The problem is, I'm totally missing *why* it is so important to have that sequence start again the next day. Please, explain...I'm curious, and I want to know what *real world* problems are solved with this technique.

(BTW - this particular setup is supported in MySQL too. It is not a well-know feature, but it has been there ever since:

mysql> create table inc (
-> d timestamp
-> , s tinyint unsigned auto_increment
-> , n char(10)
-> , primary key (d,s)
-> ) engine=MyIsam
-> ;
Query OK, 0 rows affected (0.01 sec)

mysql> insert into inc(n)values ('a'),('b');
Query OK, 2 rows affected (0.00 sec)
Records: 2 Duplicates: 0 Warnings: 0

mysql> select * from inc;
+---------------------+---+------+
| d | s | n |
+---------------------+---+------+
| 2006-09-28 02:32:39 | 1 | a |
| 2006-09-28 02:32:39 | 2 | b |
+---------------------+---+------+
2 rows in set (0.00 sec)

mysql> insert into inc(n)values ('c'),('d');
Query OK, 2 rows affected (0.00 sec)
Records: 2 Duplicates: 0 Warnings: 0

mysql> select * from inc;
+---------------------+---+------+
| d | s | n |
+---------------------+---+------+
| 2006-09-28 02:32:39 | 1 | a |
| 2006-09-28 02:32:39 | 2 | b |
| 2006-09-28 02:32:51 | 1 | c |
| 2006-09-28 02:32:51 | 2 | d |
+---------------------+---+------+
4 rows in set (0.00 sec)

As you can see, the auto_increment is reset automatically for each new timestamp value.

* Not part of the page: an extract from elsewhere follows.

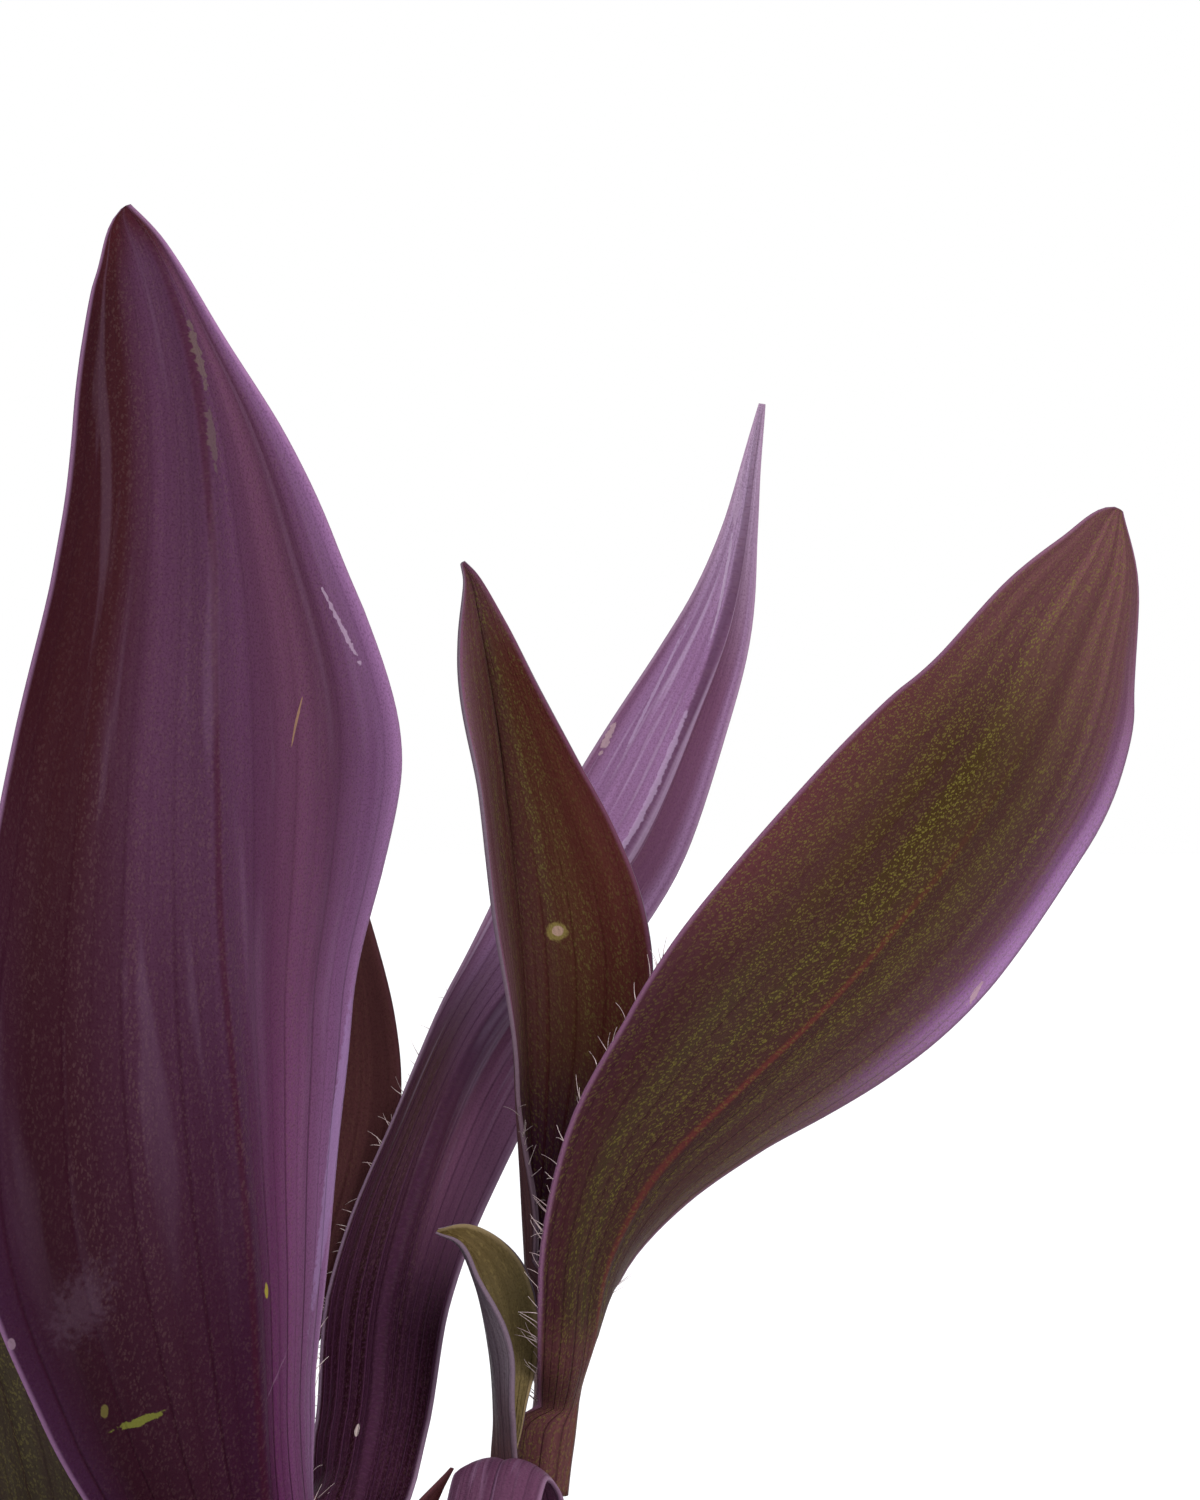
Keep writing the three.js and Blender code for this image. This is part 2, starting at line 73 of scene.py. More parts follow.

For MyISAM tables, the behaviour of auto_increment columns in a composite primary key is to increment within the combination of values in the preceding columns of the primary key, and to reset for each new combination
)

David sa...

The main reason was "the user was adament about it". Some of this goes back to the old days in the financial services business where forms where numbered and accounted/audited that way.

Another reason is readability when confirming transaction numbers. It's easier to say 153, 154 with the date implied vs. reading back a randam 10 digit number to a customer over the phone.